Page MenuHomePhabricator

kafka1018 fails to boot
Closed, ResolvedPublic13 Estimated Story Points

Description

After the last reboot for kernel updates, kafka1018 did not boot.

-------------------------------------------------------------------------------
Record:      43
Date/Time:   11/28/2017 15:19:00
Source:      system
Severity:    Critical
Description: Multi-bit memory errors detected on a memory device at location(s) DIMM1,DIMM2,DIMM3,DIMM4,DIMM5,DIMM6,DIMM7,DIMM8.
-------------------------------------------------------------------------------
Record:      44
Date/Time:   11/28/2017 15:30:08
Source:      system
Severity:    Critical
Description: Fault detected on drive 3 in disk drive bay 1.
-------------------------------------------------------------------------------

I tried to powercycle/hardreset it but nothing really works, the com2 output is blank now. Christ would you mind to double check when you have time what's happening?

Event Timeline

Yes, there is definitely a bad disk but the memory errors are probably a bad CPU or motherboad. It would extremely bad fortune for all 8 DIMM to fail at one time. But I did find in the SEL CPU1 failure. I ended up swapping out both CPU's from an old swift servers same class and CPU1 still shows failed. This suggests a bad motherboard. If this were under warranty that would be the repair by Dell but the warranty expired in October 2015.

ecord: 45
Date/Time: 11/28/2017 16:07:54
Source: system
Severity: Critical

Description: CPU 1 has an internal error (IERR).

Record: 46
Date/Time: 11/28/2017 16:09:08
Source: system
Severity: Critical
Description: CPU 1 machine check error detected.

After Swap

Record: 58
Date/Time: 11/28/2017 16:31:12
Source: system
Severity: Critical

Description: The chassis is open while the power is off.

Record: 59
Date/Time: 11/28/2017 16:31:18
Source: system
Severity: Ok

Description: The chassis is closed while the power is off.

Record: 60
Date/Time: 11/28/2017 16:31:20
Source: system
Severity: Critical

Description: CPU 1 has an internal error (IERR).

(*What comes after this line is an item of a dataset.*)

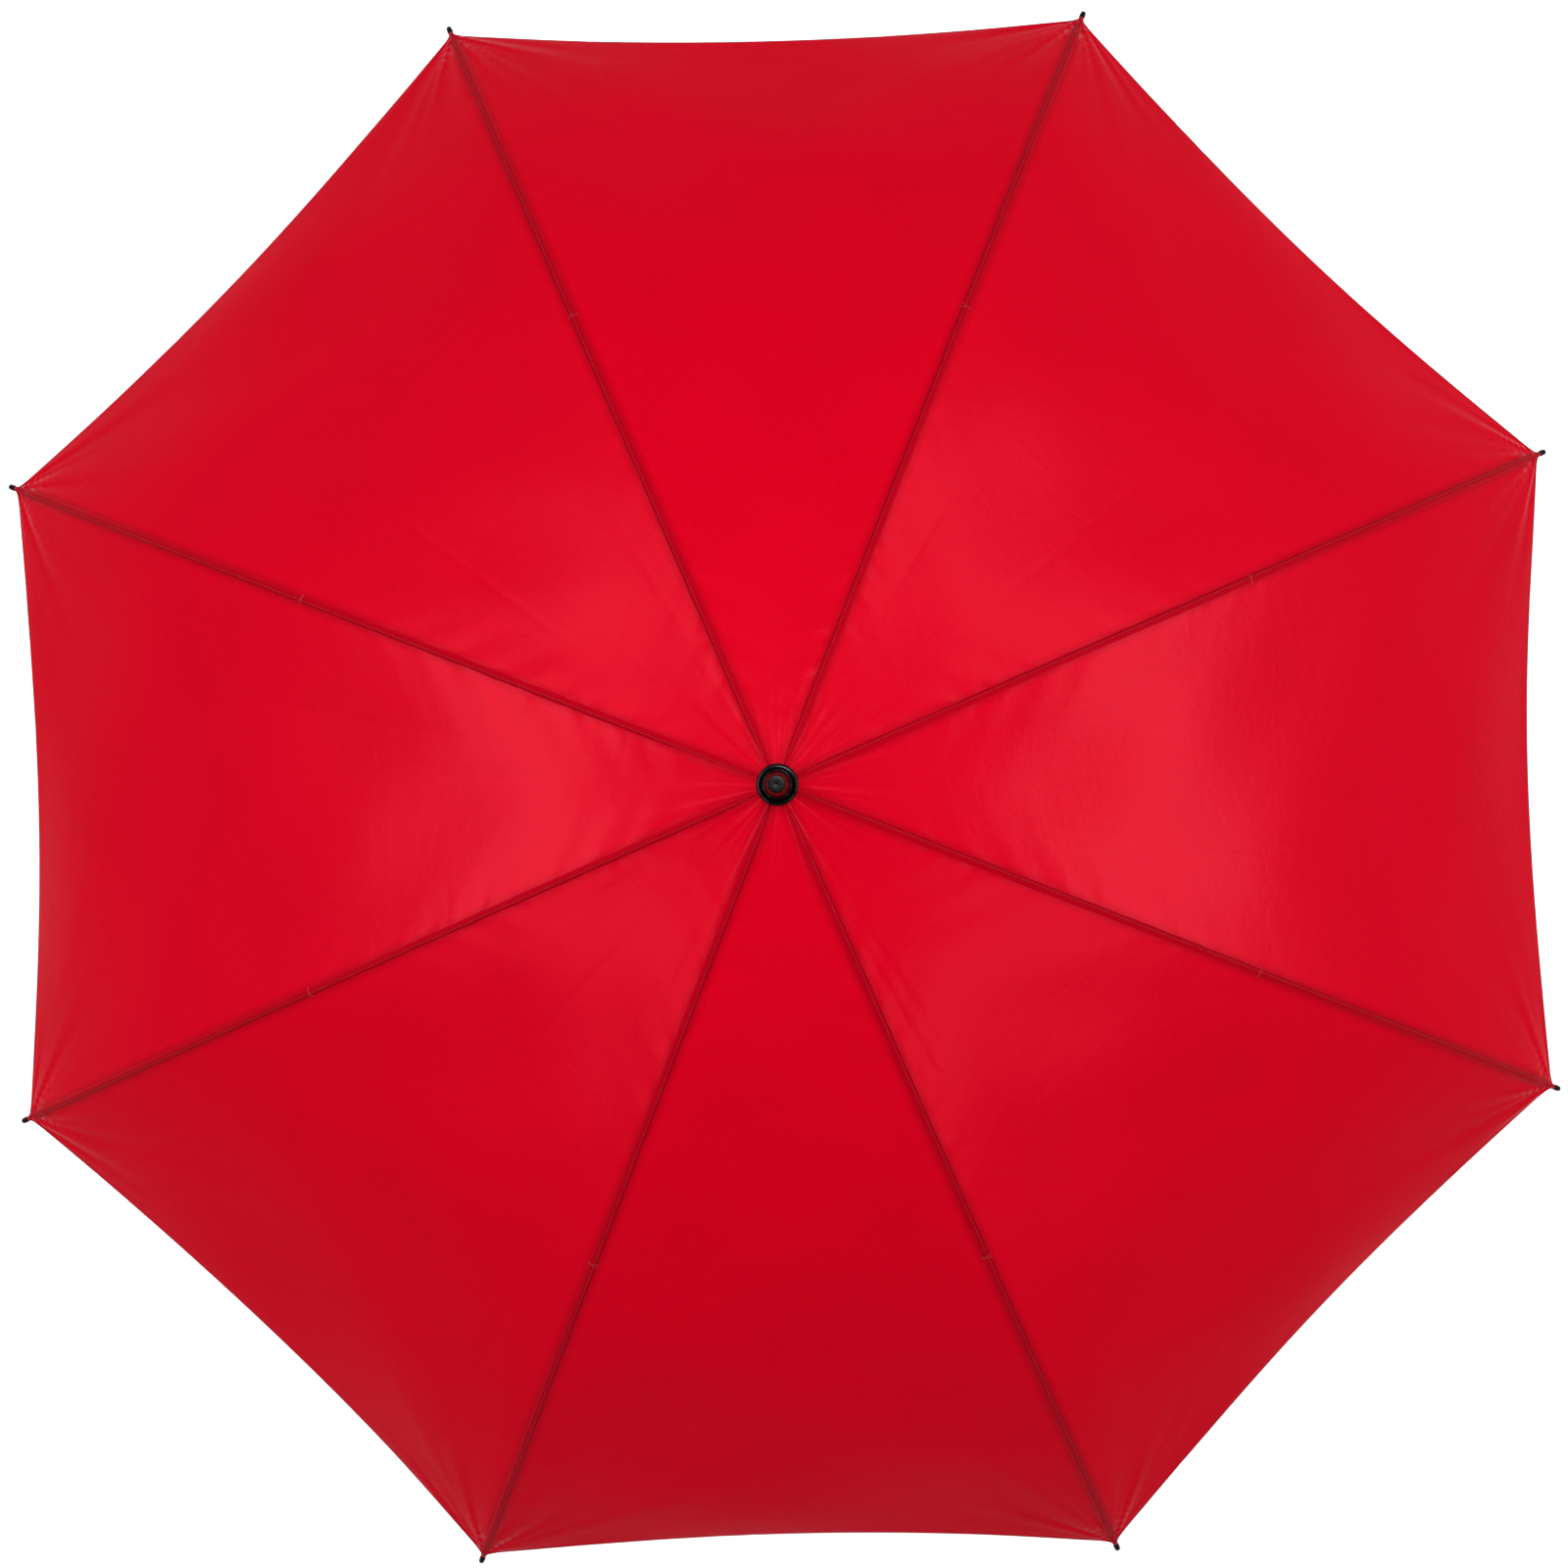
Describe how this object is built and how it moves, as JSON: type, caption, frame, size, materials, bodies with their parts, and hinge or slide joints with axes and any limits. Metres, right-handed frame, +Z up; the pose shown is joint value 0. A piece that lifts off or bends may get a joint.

Summary of what has been discussed so far on IRC:

  • Chris will try to find a used motherboard in the DC and see if it can be swapped on kafka1018, so a simple reimage should be enough.
  • I asked to @madhuvishy if one of the notebook100[12] hosts could be temporarily repurposed as kafka1018 since they have the same hw specs. She confirmed that notebook1002 is not heavily used at the moment, so it might be a good target if we don't find another solution.
  • @faidon mentioned that we might also be able to find a spare in the DC and use it as temporal replacement, but we'd need to check with @RobH first.

Last but not the least, we can't really swap all Kafka clients over to the new Kafka Jumbo cluster since we are not ready for the migration yet.

Just spoke to Chris and Faidon on IRC, and with my team. The best option seems to be repurpose notebook1002.eqiad.wmnet to kafka1023.eqiad.wmnet (new hostname), and assign to it the kafka 18 id so it will replace kafka1018 (that will be ready for decom).

I'd need Director approval so I am going to loop in @mark asking for his opinion, and @RobH too for the new kafka1023 hostname.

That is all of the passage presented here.